** start **

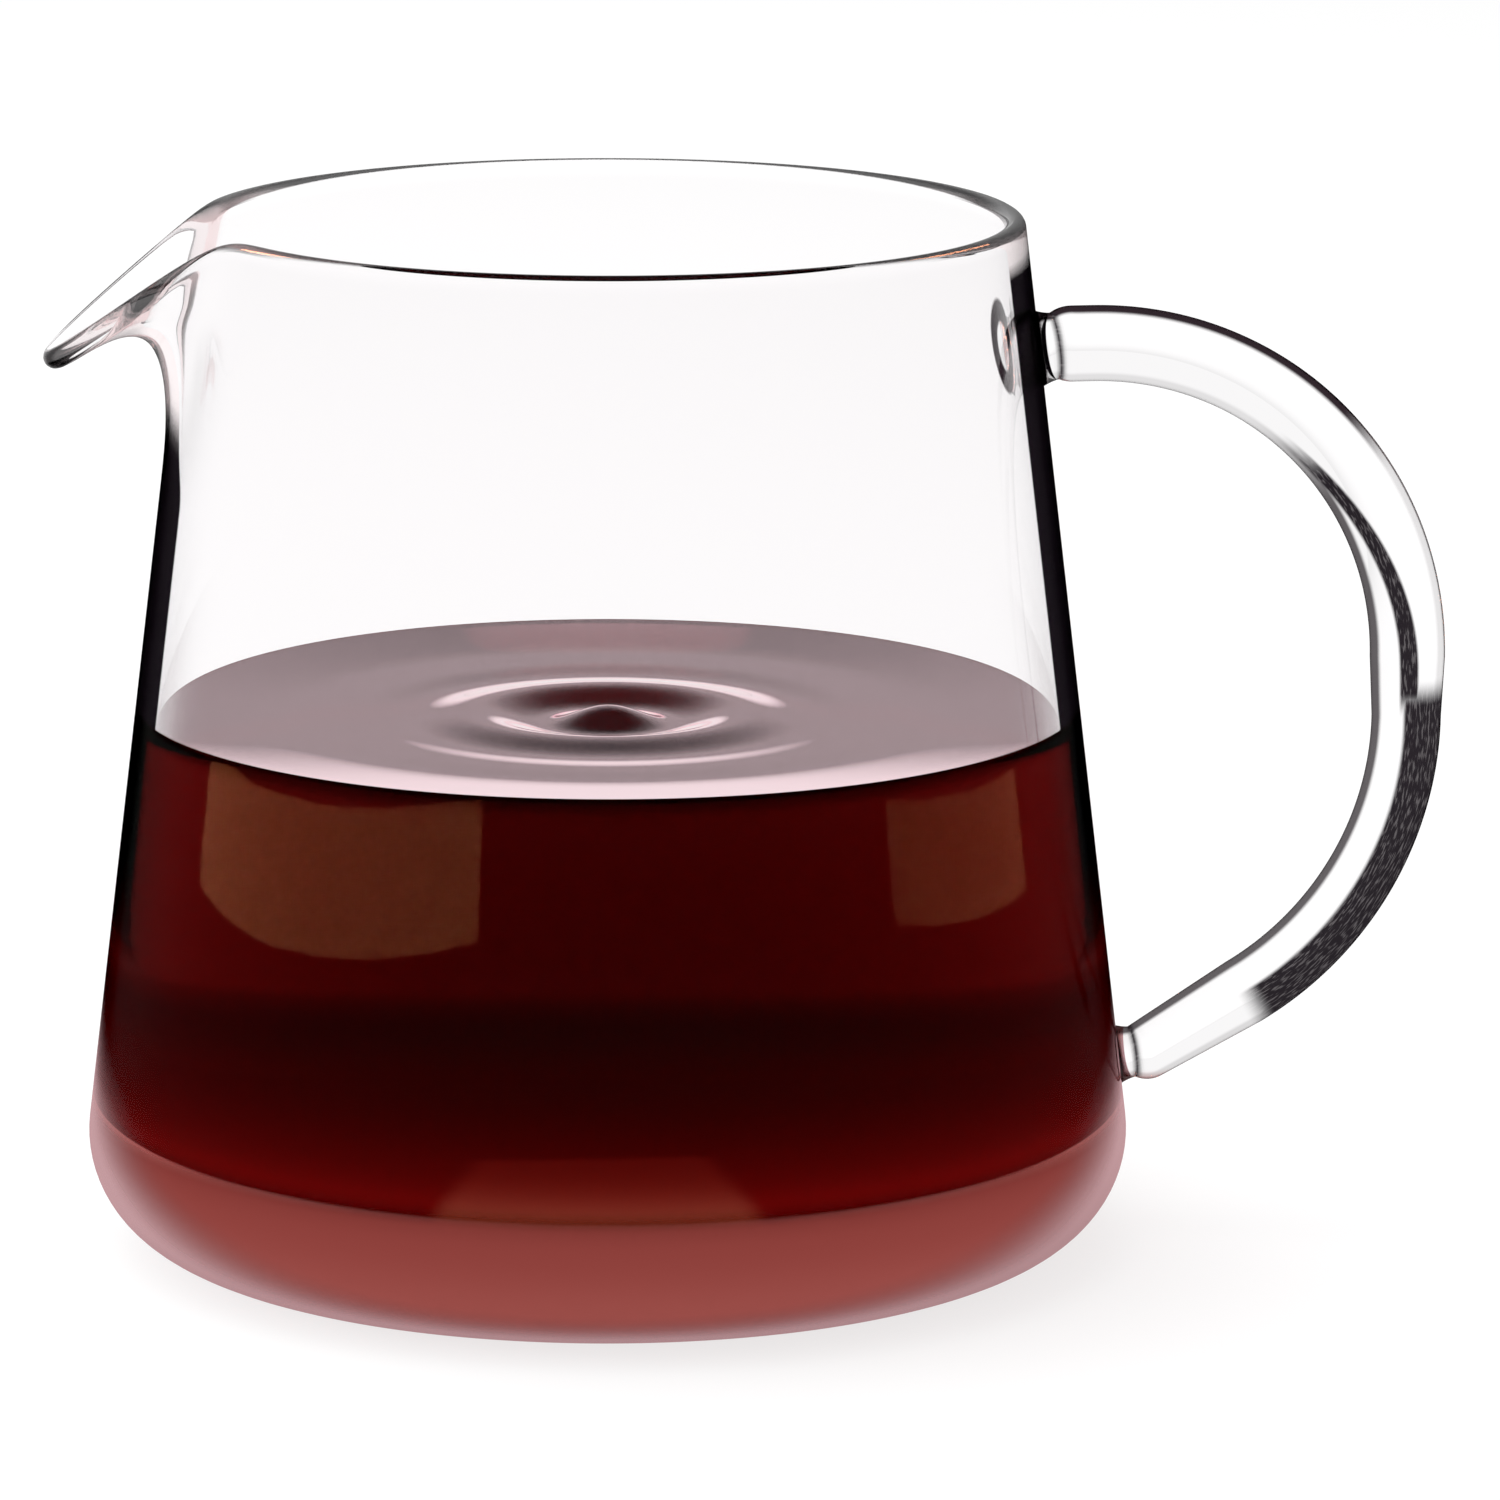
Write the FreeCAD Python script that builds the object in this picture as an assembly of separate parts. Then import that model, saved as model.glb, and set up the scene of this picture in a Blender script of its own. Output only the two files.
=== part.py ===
import FreeCAD, Part
import math
import os

# A small heat-proof glass pouring jug, half full of tea.
# The jug is one piece of glass: a tapering body with a thick foot, a beak drawn out of the rim,
# and a solid rod handle fused on opposite the beak. The tea is the second solid and rests in it.
# Millimetres. Z is up, the origin is the centre of the foot, the beak points to -X, the handle to +X.

# Body
RIM_HEIGHT = 106.2
MOUTH_RADIUS = 42.2
FOOT_RADIUS = 55.0
WALL = 2.2
FOOT_THICKNESS = 12.0
FOOT_CORNER_RADIUS = 11.5
CAVITY_CORNER_RADIUS = 6.0

# Beak
BEAK_REACH = 15.0
BEAK_DROOP = 12.4
BEAK_HALF_ANGLE = 40.0
BEAK_SHARPNESS = 12
BEAK_ROOT_HEIGHT = 78.0
BEAK_THROAT_HEIGHT = 96.0
BEAK_LIP_LENGTH = 12.0
BEAK_LIP_SLOPE = 33.0
BEAK_SECTION_STEP = 3.0
BEAK_SECTION_POINTS = 8
BEAK_SECTIONS_BEYOND = 5

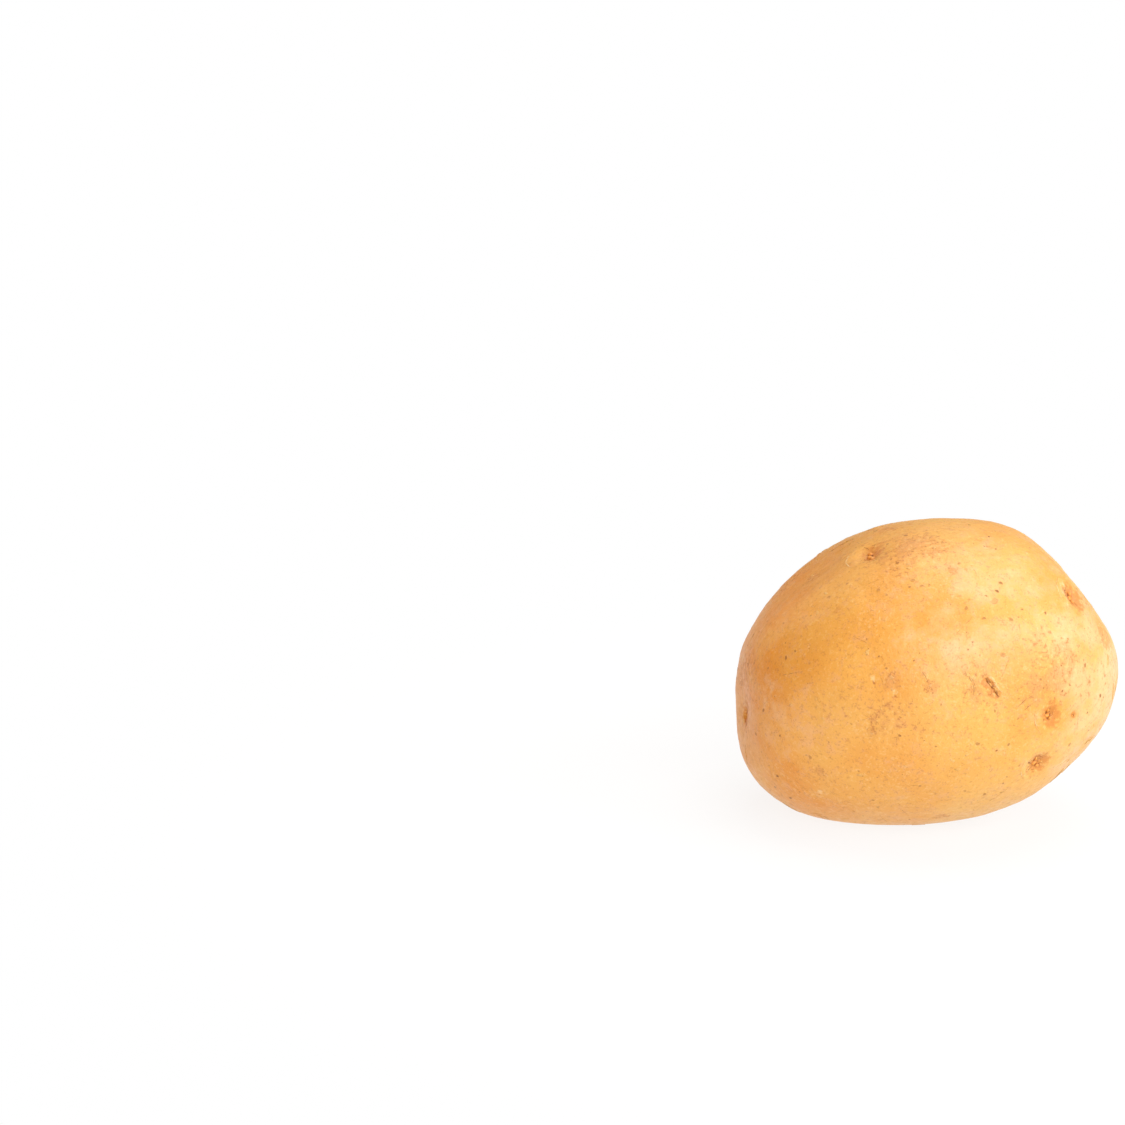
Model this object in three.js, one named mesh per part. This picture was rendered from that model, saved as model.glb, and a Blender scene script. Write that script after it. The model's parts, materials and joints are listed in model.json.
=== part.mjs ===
// A whole table potato, lying on the small flat spot under it.
// Millimetres, +Z up. +X runs from the stem end, where the tuber hung on its plant, to the rose end, where
// the eyes crowd together, and -Y is the front.
// The origin is on the resting surface, under the middle of the tuber's box.
import * as THREE from "three";
import { mergeVertices } from "three/addons/utils/BufferGeometryUtils.js";

// ---- Driving dimensions: millimetres and degrees ----
const LENGTH = 86; // stem end to rose end
const WIDTH = 72; // front to back
const THICKNESS = 67; // belly to crown, before the flat spot is pressed in
const LEAN = 9; // the rose end is carried higher than the stem end
const BLUNTNESS = 2.1; // 2 is a plain ellipsoid, and a higher power has fuller shoulders
const FLATTENED = 2.2; // how much of the underside the flat spot takes away
const FLAT_EDGE = 0.7; // height over which the flat spot rounds into the flank
const FACETS_PER_EDGE = 20; // along each edge of the icosahedron that the skin is spread over

// Places on the skin are two angles about the tuber's long axis: `along` runs from 0 at the stem end to 180
// at the rose end, and `around` is 0 on top, 90 in front, 180 underneath and 270 behind.

// Broad swells and hollows, which make the tuber lopsided. `spread` is an angle, and `rise` is how far the
// skin moves out in the middle.
const SWELLS = [
  { along: 28, around: 176, spread: 28, rise: 5 }, // heavy belly towards the stem end
  { along: 44, around: 0, spread: 24, rise: -3 }, // sloping shoulder above it
  { along: 6, around: 100, spread: 12, rise: -2.5 }, // the sunken stem end
  { along: 158, around: 2, spread: 18, rise: -4 }, // the hollow above the rose end
  { along: 140, around: 175, spread: 24, rise: -1.5 }, // the lighter belly at the rose end
  { along: 70, around: 255, spread: 26, rise: -1.5 }, // flatter flank behind
];

// The eyes, from the stem end to the rose end. Each is pressed in as a shallow bowl of this radius and depth.
const EYES = [
  { along: 7, around: 115, radius: 4, depth: 1.2 }, // not an eye but the scar of the stem
  { along: 46, around: 280, radius: 5, depth: 0.9 },
  { along: 73, around: 15, radius: 6, depth: 1.2 },
  { along: 92, around: 236, radius: 5, depth: 0.9 },
  { along: 100, around: 318, radius: 5, depth: 1 },
  { along: 120, around: 119, radius: 5, depth: 0.9 },
  { along: 126, around: 98, radius: 4, depth: 0.6 },
  { along: 128, around: 270, radius: 4.5, depth: 0.8 },
  { along: 137, around: 196, radius: 4, depth: 0.7 },
  { along: 144, around: 44, radius: 4, depth: 0.9 },
  { along: 152, around: 318, radius: 4, depth: 0.7 },
  { along: 163, around: 232, radius: 3.5, depth: 0.7 },
];

// ---- Directions and profiles ----
const radians = THREE.MathUtils.degToRad;

// The unit vector from the middle of the tuber towards a place on its skin.
function towards(along, around) {
  const girth = Math.sin(radians(along));
  return new THREE.Vector3(
    -Math.cos(radians(along)),
    -girth * Math.sin(radians(around)),
    girth * Math.cos(radians(around)),
  );
}

// 1 in the middle of a hill, falling smoothly to nothing past about twice its spread.
function hill(angle, spread) {
  return Math.exp(-((angle / spread) ** 2));
}

// How far the plain rounded body reaches in a direction.
function bodyReach(direction) {
  const sum =
    Math.abs((2 * direction.x) / LENGTH) ** BLUNTNESS +
    Math.abs((2 * direction.y) / WIDTH) ** BLUNTNESS +
    Math.abs((2 * direction.z) / THICKNESS) ** BLUNTNESS;
  return sum ** (-1 / BLUNTNESS);
}

// The body's reach with the swells added and the eyes pressed in.
function skinReach(direction) {
  const body = bodyReach(direction);
  let reach = body;
  for (const { along, around, spread, rise } of SWELLS) {
    reach += rise * hill(direction.angleTo(towards(along, around)), radians(spread));
  }
  for (const { along, around, radius, depth } of EYES) {
    reach -= depth * hill(direction.angleTo(towards(along, around)) * body, 0.6 * radius);
  }
  return reach;
}

// The larger of height and 0, rounded over `edge` on both sides of 0. All that was lower lies flat on 0.
function settled(height, edge) {
  if (Math.abs(height) >= edge) return Math.max(height, 0);
  return (height + edge) ** 2 / (4 * edge);
}

// ---- The tuber ----
function tuber() {
  const ball = new THREE.IcosahedronGeometry(1, FACETS_PER_EDGE - 1);
  ball.deleteAttribute("normal");
  ball.deleteAttribute("uv");
  const skin = mergeVertices(ball, 1e-5);
  const at = skin.getAttribute("position");
  const point = new THREE.Vector3();
  for (let i = 0; i < at.count; i++) {
    point.fromBufferAttribute(at, i).normalize();
    point.multiplyScalar(skinReach(point));
    at.setXYZ(i, point.x, point.y, point.z);
  }

  // Bring the lopsided body back to its driving dimensions, and lean it.
  skin.computeBoundingBox();
  const size = skin.boundingBox.getSize(new THREE.Vector3());
  skin.scale(LENGTH / size.x, WIDTH / size.y, THICKNESS / size.z);
  skin.rotateY(-radians(LEAN));

  // Stand it over the origin, and press the lowest of its underside flat.
  skin.computeBoundingBox();
  const middle = skin.boundingBox.getCenter(new THREE.Vector3());
  skin.translate(-middle.x, -middle.y, -skin.boundingBox.min.z - FLATTENED);
  for (let i = 0; i < at.count; i++) {
    at.setZ(i, settled(at.getZ(i), FLAT_EDGE));
  }
  skin.computeVertexNormals();
  return skin;
}

const potato = new THREE.Mesh(
  tuber(),
  new THREE.MeshStandardMaterial({ color: 0xdba863, roughness: 0.55, metalness: 0 }),
);
potato.name = "potato";

const part = new THREE.Group();
part.add(potato);

export default part;
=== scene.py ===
# %% [markdown]
# # A table potato
# This lesson dresses one plain potato. The solid that it starts from is fixed: it gives the potato's size,
# its broad shape and the flat spot that it lies on. Everything that the eye enjoys is added here: the eyes
# with their brows, the corky dots that a potato breathes through, the russet film, the thin scuffs and the
# satin skin.
#
# All lengths in the scene are metres. The skin's own details are so small that they are written in
# millimetres.

# %% Load the fixed solid
import json
import math

import bmesh
import bpy
import numpy as np
from mathutils import Matrix, Vector, noise
from mathutils.bvhtree import BVHTree

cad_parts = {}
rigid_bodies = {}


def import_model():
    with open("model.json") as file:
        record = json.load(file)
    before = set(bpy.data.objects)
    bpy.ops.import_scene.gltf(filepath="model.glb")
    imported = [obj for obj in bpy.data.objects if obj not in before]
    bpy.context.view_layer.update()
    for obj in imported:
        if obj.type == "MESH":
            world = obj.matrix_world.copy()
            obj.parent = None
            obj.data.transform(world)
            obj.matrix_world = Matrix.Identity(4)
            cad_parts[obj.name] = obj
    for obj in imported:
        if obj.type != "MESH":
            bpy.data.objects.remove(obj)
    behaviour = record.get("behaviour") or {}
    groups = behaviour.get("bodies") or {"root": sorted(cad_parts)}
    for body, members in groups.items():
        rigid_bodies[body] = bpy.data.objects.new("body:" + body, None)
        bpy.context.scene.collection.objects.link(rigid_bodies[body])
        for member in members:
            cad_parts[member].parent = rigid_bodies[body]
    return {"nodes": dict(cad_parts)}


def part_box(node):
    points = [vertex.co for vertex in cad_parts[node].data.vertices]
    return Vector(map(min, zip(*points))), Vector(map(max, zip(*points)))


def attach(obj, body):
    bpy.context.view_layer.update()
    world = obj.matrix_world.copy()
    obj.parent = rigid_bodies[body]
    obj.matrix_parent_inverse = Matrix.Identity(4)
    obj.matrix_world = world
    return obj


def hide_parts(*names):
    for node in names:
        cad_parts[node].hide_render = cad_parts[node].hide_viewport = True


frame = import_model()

MM = 0.001
scene = bpy.context.scene
plain_tuber = frame["nodes"]["potato"]
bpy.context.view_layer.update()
tuber_low, tuber_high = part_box("potato")
print("the plain tuber measures", [round(side / MM, 1) for side in tuber_high - tuber_low], "mm")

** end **

Output exactly those lines that lie from the line with "its underside flat." through the line with "record = json.load(file)", with both of those lines included.

  // Stand it over the origin, and press the lowest of its underside flat.
  skin.computeBoundingBox();
  const middle = skin.boundingBox.getCenter(new THREE.Vector3());
  skin.translate(-middle.x, -middle.y, -skin.boundingBox.min.z - FLATTENED);
  for (let i = 0; i < at.count; i++) {
    at.setZ(i, settled(at.getZ(i), FLAT_EDGE));
  }
  skin.computeVertexNormals();
  return skin;
}

const potato = new THREE.Mesh(
  tuber(),
  new THREE.MeshStandardMaterial({ color: 0xdba863, roughness: 0.55, metalness: 0 }),
);
potato.name = "potato";

const part = new THREE.Group();
part.add(potato);

export default part;
=== scene.py ===
# %% [markdown]
# # A table potato
# This lesson dresses one plain potato. The solid that it starts from is fixed: it gives the potato's size,
# its broad shape and the flat spot that it lies on. Everything that the eye enjoys is added here: the eyes
# with their brows, the corky dots that a potato breathes through, the russet film, the thin scuffs and the
# satin skin.
#
# All lengths in the scene are metres. The skin's own details are so small that they are written in
# millimetres.

# %% Load the fixed solid
import json
import math

import bmesh
import bpy
import numpy as np
from mathutils import Matrix, Vector, noise
from mathutils.bvhtree import BVHTree

cad_parts = {}
rigid_bodies = {}


def import_model():
    with open("model.json") as file:
        record = json.load(file)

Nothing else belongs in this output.